Extra high efficiency power amplifier for satellite and mobile communication system

Abstract

Three newly developed methods are derived in this thesis to design the class E amplifier and simulate its output performance. These three methods include The Alternor Method, The Analytical Method with zero Ron and The Modified Analytical Method with non-zero Ron. For the alternor technique method, it can fast simulate the output performance of the class E amplifier accurately. Non-zero Ron is integrated in the alternor model which can match the practical consideration. The collector efficiency and power loss of the amplifier can then be evaluated accurately. Secondly, an analytical method is developed to design the class E amplifier to obtain the desired output performance. The finite DC choke inductor is used in this method, so an inductive compensation technique can be obtained to extend the operation frequency of the amplifier.
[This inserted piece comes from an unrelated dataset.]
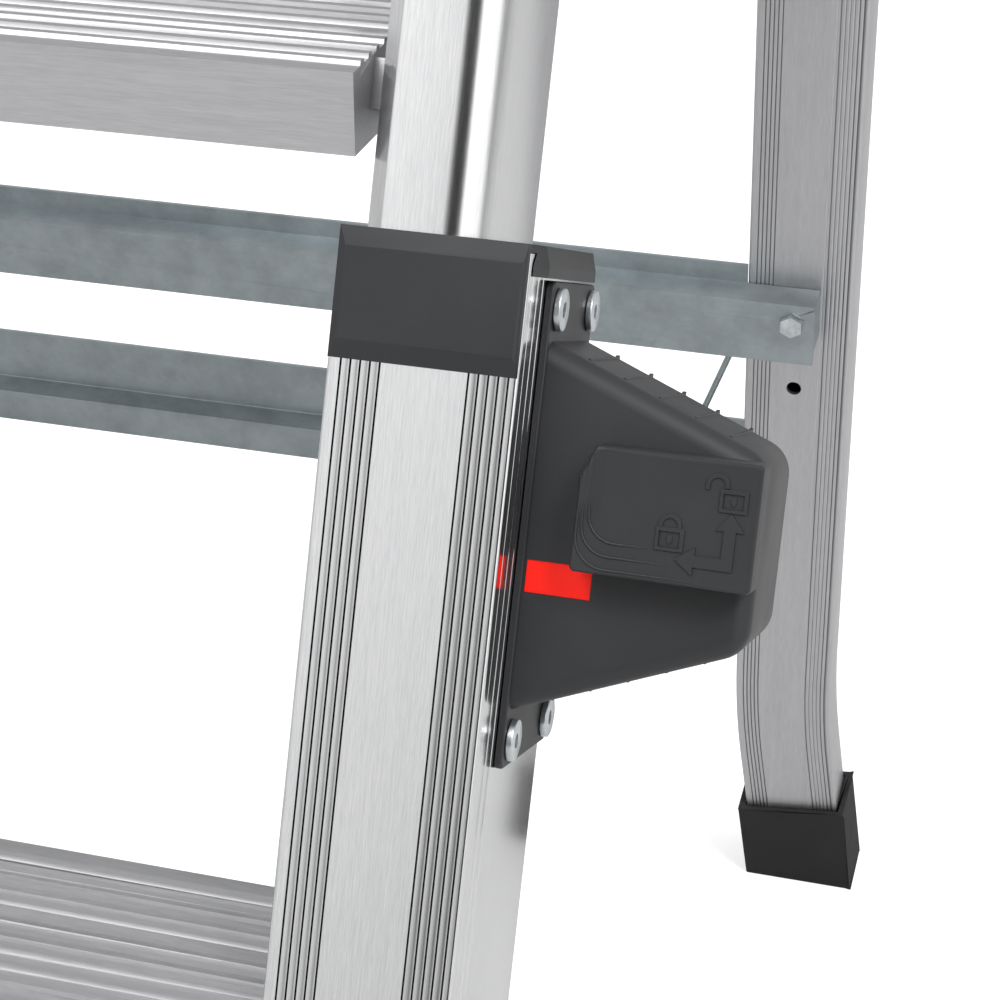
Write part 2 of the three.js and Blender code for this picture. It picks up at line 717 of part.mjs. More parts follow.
pair(frontFrame, 'leg_tube', legTube(), aluminium);
pair(frontFrame, 'leg_foot', legFoot(), rubber);
pair(frontFrame, 'collar', collar(), blackPlastic);
pair(frontFrame, 'lock_housing', lockHousing(), blackPlastic);
pair(frontFrame, 'status_red', field(redField), redPlastic);
pair(frontFrame, 'status_green', field(greenField), greenPlastic);
pair(frontFrame, 'lock_pedal', pedal(), blackPlastic);
pair(frontFrame, 'pedal_keeper', pedalKeeper(), galvanised);
pair(frontFrame, 'pedal_carrier', pedalCarrier(), blackPlastic);
pair(frontFrame, 'clamp_lever', clampLever(), galvanised);
pair(frontFrame, 'lever_pin', bar('y', pinRadius, housingFront + housingWall + gap,
    housingBack - housingWall - gap, pinAcross, lockHeight), zinc);
pair(frontFrame, 'clamp_shoe', clampShoe(), rubber);
for (const [level, rise] of [['upper', rivetRise], ['lower', -rivetRise]]) {
    for (const [place, depth] of [['front', rivetDepths[0]], ['rear', rivetDepths[1]]]) {
        pair(frontFrame, `rivet_${level}_${place}`, rivet(depth, rise), zinc);
    }
}

// ---------- rear frame ----------

// stations of the rear stile's middle line: straight, then flared outwards, down to the floor
function rearStations(extraTop, extraEnd) {
    const x = rearGap + rearWidth / 2;
    const bendSteps = 5;
    const stations = [{ x, z: rearTop + extraTop, angle: Math.PI }];
    for (let k = 0; k <= bendSteps; k++) {
        const turn = rearFlareAngle * k / bendSteps;
        stations.push({
            x: x + rearFlareRadius * (1 - Math.cos(turn)), z: -rearFlareStart - rearFlareRadius * Math.sin(turn),
            angle: Math.PI + turn });
    }
    const end = stations[bendSteps + 1];
    const rest = (hingeHeight / Math.cos(rearLean) - rearFootWall * 2 + end.z) / Math.cos(rearFlareAngle) + extraEnd;
    stations.push({
        x: end.x + rest * Math.sin(rearFlareAngle), z: end.z - rest * Math.cos(rearFlareAngle),
        angle: end.angle });
    return stations;
}

const rearHalf = [rearWidth / 2, rearDepth / 2];
const box = (a, b) => rectangle(-a, a, -b, b);

// everything that lies under the floor, in the rear frame
function belowFloor(depth) {
    const reach = 400;
    const geometry = new THREE.BoxGeometry(reach, reach, reach);
    geometry.translate(rearGap + rearWidth / 2, 0, -reach / 2 + depth);
    const lift = new THREE.Matrix4().makeTranslation(0, 0, -hingeHeight);
    const turn = new THREE.Matrix4().makeRotationX(-rearLean);
    return solid(geometry.applyMatrix4(lift).applyMatrix4(turn));
}

function rearStile() {
    const [a, b] = rearHalf;
    const outer = sweep(box(a, b), rearStations(0, 0));
    const inner = sweep(box(a - rearWall, b - rearWall), rearStations(1, 1));
    const x = rearGap + a - boltInset;
    const hole = (radius, z) => bar('y', radius, -b - 1, -b + rearWall + 1, x, z);
    const hinge = bar('x', hingeRadius + gap, rearGap - 1, rearGap + rearWidth + 1, 0, 0);
    return cut(outer, inner, hole(rearHoleRadius, -rearHole), hole(boltShank + gap, -rearBolt), hinge,
        belowFloor(rearFootWall * 2));
}

// the rear boot: a sleeve round the stile's lower end, with a level sole
function rearFoot() {
    const [a, b] = rearHalf;
    const stations = rearStations(0, 20).slice(-2);
    const [start, end] = stations;
    const length = Math.hypot(end.x - start.x, end.z - start.z);
    const keep = (rearFootTop + 20) / length;
    const top = { x: end.x + (start.x - end.x) * keep, z: end.z + (start.z - end.z) * keep, angle: end.angle };
    const outer = cut(sweep(box(a + rearFootWall, b + rearFootWall), [top, end]), belowFloor(0));
    const higher = { x: top.x + (start.x - end.x) / length * 2, z: top.z + (start.z - end.z) / length * 2,
        angle: top.angle };
    const socket = cut(sweep(box(a + gap, b + gap), [higher, end]), belowFloor(rearFootWall * 2 - gap));
    return cut(outer, socket);
}

// folded sheet brace on the stiles' front faces: tall web, ledge and, between the stiles, a short upstand
function upperBraceBody() {
    const t = braceSheet;
    const z = -upperBrace;
    const face = -rearHalf[1];
    const inner = halfWidth + rearGap - gap;
    const end = halfWidth + rearGap + braceOverlap;
    const front = face - braceLedge;
    const web = block(-end, end, front, front + t, z - braceTall, z);
    const ledge = block(-end, end, front, face - gap, z - t, z);
    const upstand = join(block(-inner, inner, face - t, face - gap + t, z - t, z),
        block(-inner, inner, face - gap, face - gap + t, z - t, z + braceShort[0]));
    const returns = [-1, 1].map((side) => block(Math.min(side * end, side * (end - t)),
        Math.max(side * end, side * (end - t)), front, face - gap, z - braceTall + 6, z));
    const boltX = halfWidth + rearGap + rearHalf[0] - boltInset;
    const holes = [-1, 1].map((side) => bar('y', boltShank + gap, front - 1, front + t + 1, side * boltX, -rearBolt));
    return cut(join(web, ledge, upstand, ...returns), ...holes);
}

// the same section turned over, behind the stiles
function lowerBraceBody() {
    const t = braceSheet;
    const z = -lowerBrace;
    const face = rearHalf[1] + gap;
    const end = halfWidth + rearGap + braceOverlap;
    const back = face + braceLedge;
    const web = block(-end, end, back - t, back, z, z + braceTall);
    const ledge = block(-end, end, face, back, z, z + t);
    const lip = block(-end, end, face, face + t, z - braceShort[1], z + t);
    return join(web, ledge, lip);
}

// bolt with its spacer: head, shank through the brace, spacer, shank into the stile
function braceBolt() {
    const face = -rearHalf[1];
    const front = face - braceLedge;
    const x = rearGap + rearHalf[0] - boltInset;
    const [headRadius, headThick] = boltHead;
    return join(
        bar('y', headRadius, front - gap - headThick, front - gap, x, -rearBolt, 6),
        bar('y', boltShank, front - gap - 1, face + rearWall + boltInside, x, -rearBolt, 16),
        bar('y', boltSpacer, front + braceSheet + gap, face - gap, x, -rearBolt, 20));
}

function crossRail() {
    const end = halfWidth + rearGap + rearWidth - railInset;
    const face = rearHalf[1] + gap;
    const outer = block(-end, end, face, face + railSize, -railBelow - railSize, -railBelow);
    const inner = block(-end - 1, end + 1, face + railWall, face + railSize - railWall,
        -railBelow - railSize + railWall, -railBelow - railWall);
    return cut(outer, inner);
}

// thin stay from the upper brace's web down to the lower brace
function stayRod() {
    const top = new THREE.Vector3(rearGap - 2.5, -rearHalf[1] - braceLedge + braceSheet + gap + stayRadius,
        -upperBrace - braceTall + 7);
    const low = new THREE.Vector3(rearGap - 33.5, rearHalf[1] + gap + braceLedge - braceSheet - gap - stayRadius,
        -lowerBrace + braceTall - 12);
    const line = low.clone().sub(top);
    const rod = new THREE.CylinderGeometry(stayRadius, stayRadius, line.length(), 12);
    rod.applyQuaternion(new THREE.Quaternion().setFromUnitVectors(new THREE.Vector3(0, 1, 0), line.normalize()));
    rod.translate((top.x + low.x) / 2, (top.y + low.y) / 2, (top.z + low.z) / 2);
    const eyes = [top, low].map((p) => bar('x', 3, p.x - 4, p.x + 4, p.y, p.z, 14));
    const flat = (y0, y1) => block(-60, 20, y0, y1, -lowerBrace - 20, -upperBrace + 20);
    const front = -rearHalf[1] - braceLedge + braceSheet + gap;
    const back = rearHalf[1] + braceLedge - braceSheet;
    return cut(join(solid(rod), ...eyes), flat(front - 20, front), flat(back, back + 20));
}

pair(rearFrame, 'rear_stile', rearStile(), aluminium);
pair(rearFrame, 'rear_foot', rearFoot(), rubber);
pair(rearFrame, 'stay_rod', stayRod(), galvanised);
pair(rearFrame, 'brace_bolt', braceBolt(), zinc);
add(rearFrame, 'upper_brace', geometryOf(upperBraceBody()), galvanised);
add(rearFrame, 'lower_brace', geometryOf(lowerBraceBody()), galvanised);
add(rearFrame, 'cross_rail', geometryOf(crossRail()), aluminium);

// ---------- origin under the middle of the box ----------

ladder.updateMatrixWorld(true);
const bounds = new THREE.Box3().setFromObject(ladder, true);
ladder.position.set(0, -(bounds.min.y + bounds.max.y) / 2, -bounds.min.z);

export default ladder;
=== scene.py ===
# Platform step ladder with levelling front legs: the looks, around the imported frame.
# Everything is in metres in the frame's axes; pieces are drawn in millimetres and then placed.
import bpy
import bmesh
import json
import math
import numpy as np
from mathutils import Matrix, Vector

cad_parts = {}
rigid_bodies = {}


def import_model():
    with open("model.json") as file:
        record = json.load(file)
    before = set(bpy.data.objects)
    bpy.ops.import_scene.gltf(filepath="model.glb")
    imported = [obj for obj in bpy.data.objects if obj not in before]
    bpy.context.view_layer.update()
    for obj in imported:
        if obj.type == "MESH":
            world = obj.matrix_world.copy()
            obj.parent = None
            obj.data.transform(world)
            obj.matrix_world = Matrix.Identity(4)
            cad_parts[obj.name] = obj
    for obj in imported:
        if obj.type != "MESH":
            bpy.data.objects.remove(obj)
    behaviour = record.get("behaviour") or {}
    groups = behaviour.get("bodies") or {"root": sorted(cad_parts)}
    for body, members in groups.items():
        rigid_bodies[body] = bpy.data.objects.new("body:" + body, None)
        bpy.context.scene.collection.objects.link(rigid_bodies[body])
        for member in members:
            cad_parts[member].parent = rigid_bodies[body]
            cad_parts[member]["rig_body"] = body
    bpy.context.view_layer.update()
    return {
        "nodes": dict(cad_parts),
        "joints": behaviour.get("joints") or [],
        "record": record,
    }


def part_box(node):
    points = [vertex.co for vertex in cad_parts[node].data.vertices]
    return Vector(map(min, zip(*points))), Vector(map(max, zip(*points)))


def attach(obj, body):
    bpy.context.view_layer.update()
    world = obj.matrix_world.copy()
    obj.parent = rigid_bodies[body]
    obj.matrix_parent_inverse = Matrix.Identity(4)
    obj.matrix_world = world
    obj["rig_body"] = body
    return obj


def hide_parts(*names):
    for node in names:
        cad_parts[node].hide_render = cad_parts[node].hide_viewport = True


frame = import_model()
nodes = frame["nodes"]
joints = {joint["name"]: joint for joint in frame["joints"]}
slotOfNode = {part["node"]: part["material_slot"] for part in frame["record"]["subparts"]}
print("frame loaded:", len(nodes), "nodes")

# ---- where things are ----

mm = 0.001
across = np.array([1.0, 0.0, 0.0])
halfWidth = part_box("leg_tube_right")[1].x / mm  # middle of the ladder to an outer leg's outer face
hingePoint = np.array(joints["rear_fold"]["pos_m"]) / mm
hingeDepth = 60  # the rear hinge, behind the front leg's front face
rearLean = math.radians(8.5)

legUp = -np.array(joints["leg_slide_right"]["axis"])
legBack = np.array([0, legUp[2], -legUp[1]])
hingeAlong = (hingePoint[2] - hingeDepth * legBack[2]) / legUp[2]  # up the leg from the floor
legStart = hingePoint - hingeDepth * legBack - hingeAlong * legUp
legAxes = (legStart, across, legBack, legUp)  # origin, then X, depth and height

rearUp = np.array([0, -math.sin(rearLean), math.cos(rearLean)])
rearBack = np.array([0, math.cos(rearLean), math.sin(rearLean)])
rearAxes = (hingePoint, across, rearBack, rearUp)  # origin on the hinge
plainAxes = (np.zeros(3), across, np.array([0.0, 1.0, 0.0]), np.array([0.0, 0.0, 1.0]))


def localBox(node, axes):
    # lowest and highest corner of a frame node along the given axes, in millimetres
    mesh = nodes[node].data
    points = np.zeros(len(mesh.vertices) * 3)
    mesh.vertices.foreach_get("co", points)
    points = points.reshape(-1, 3) / mm - axes[0]
    local = points @ np.stack(axes[1:]).T
    return local.min(0), local.max(0)


def sideBox(node, axes):
    # the same for a right-hand node, with X counted from the leg's outer face
    low, high = localBox(node, axes)
    shift = np.array([halfWidth, 0, 0])
    return low - shift, high - shift


# ---- colours and materials ----

def colour(text):
    # sRGB hex to linear RGBA
    values = [int(text[i:i + 2], 16) / 255 for i in (0, 2, 4)]
    return [v / 12.92 if v <= 0.04045 else ((v + 0.055) / 1.055) ** 2.4 for v in values] + [1]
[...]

Some important characteristics of the class E amplifier, such as maximum available output power, maximum and minimum shunt capacitance, maximum operation frequency are also obtained based on the analytical method. Thirdly, the analytical method is modified by the use of non-zero ON resistance in the class E amplifier. This modified analytical method can also be used to evaluate the required circuit components to achieve the desired performance. With the use of non-zero ON resistance, the output power, power loss and collector efficiency of the designed class E amplifier can also be predicted very accurately. Finally, a 100 kHz class E amplifier is designed and constructed. A good agreement between the experimental and theoretical waveforms of the circuit parameters in the class E amplifier is obtained. In addition, a high power 5 W and high frequency 406 MHz class E amplifier was designed and constructed by the proposed method. The collector efficiency of the amplifier can reach 93%, which have also an excellent agreement with the predicted one.